JOHN KIRK-ANDERSON/Fairfax NZ
His novels are hugely popular: they have sold in their millions around the world, have been translated into more than 40 languages and are being adapted for movies.
He enjoys the freedom life as a writer gives him: "It's the greatest job you can have, you don't have bosses, you can get up when you like - except when you're on tour."
Tours like the one he is now on, two months on-and-off visiting Taiwan, Australia and New Zealand. Nesbo is in Wellington as part of Writers and Readers Week in the New Zealand International Arts Festival.
"People told me New Zealand would remind me of Norway. So far, it doesn't," Nesbo says en route to Auckland Airport to catch a flight to Christchurch.
"It's more exotic. I'm going to travel south now and when I get there from what I hear the nature and geography should remind me of Scandinavia."
Look for his novels spread across shelves in book stores and covers will hold a sticker proclaiming "The next Stieg Larsson" - another Scandinavian crime writer known for the wildly popular Millenium trilogy - a comparison Nesbo does not want or enjoy.
Understandable, too, considering Nesbo's first book, The Bat, was published in 1997 - eight years before The Girl with the Dragon Tattoo was published in Sweden.
Nesbo has had multiple reincarnations in his career - initially he dreamt of becoming a football star, but a knee injury ended that.
With a degree in economics, he then became a stockbroker, before his rock band Di Derre hit the big time in Norway. He still performs regularly, these days in more pared down shows at small clubs with a couple of friends. The gigs give him the balance between days spent writing alone and nights interacting with musicians and music lovers, he says.
And somewhere along the line he fell into writing - realising quickly he had a knack for story telling, creating plots dripping with suspense.
"There's a special contract you have with the reader. It's almost interactive, given you're supposed to trick the reader while the reader is supposed to try to figure out what you're doing.
"It's a dialogue I find interesting, you don't find that with other genres, it's like a playfulness you have in crime fiction."
His books also talk about social and political issues of the contemporary world, something he is aware of although it is not his agenda. "I do feel it's interesting but nonetheless it's not my mandate."

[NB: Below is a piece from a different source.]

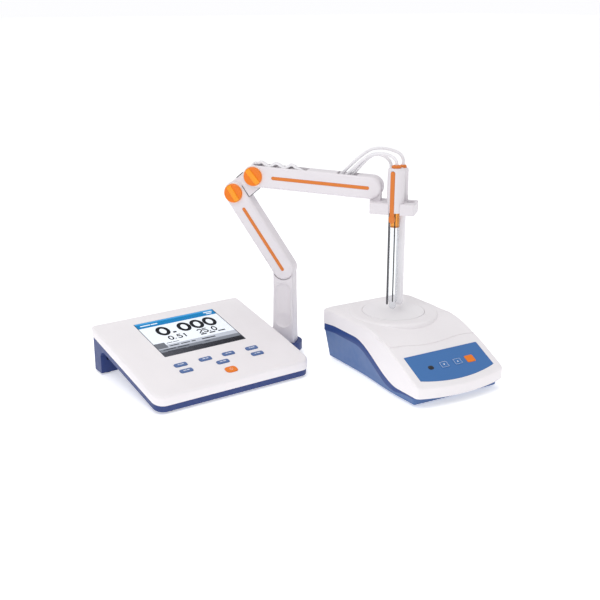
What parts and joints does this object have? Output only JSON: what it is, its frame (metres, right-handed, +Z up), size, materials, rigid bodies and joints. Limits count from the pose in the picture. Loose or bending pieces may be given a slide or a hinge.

A Norwegian adaptation of Headhunters was released in New Zealand on Thursday, coinciding with his visit. Despite the movie posters carrying his name, he doesn't feel it is his story on the silver screen. "I was going to say I don't feel any ownership, but that's not right. I feel some kind of ownership. [But] I don't think it's my vision or my story. It's the story of the director."
Next up for adaptation is The Snowman, to be filmed by the illustrious Martin Scorsese.
"I've been a Scorsese fan all my life, well, from the first time I saw Taxi Driver. As a student I had a poster of Taxi Driver hanging on my wall."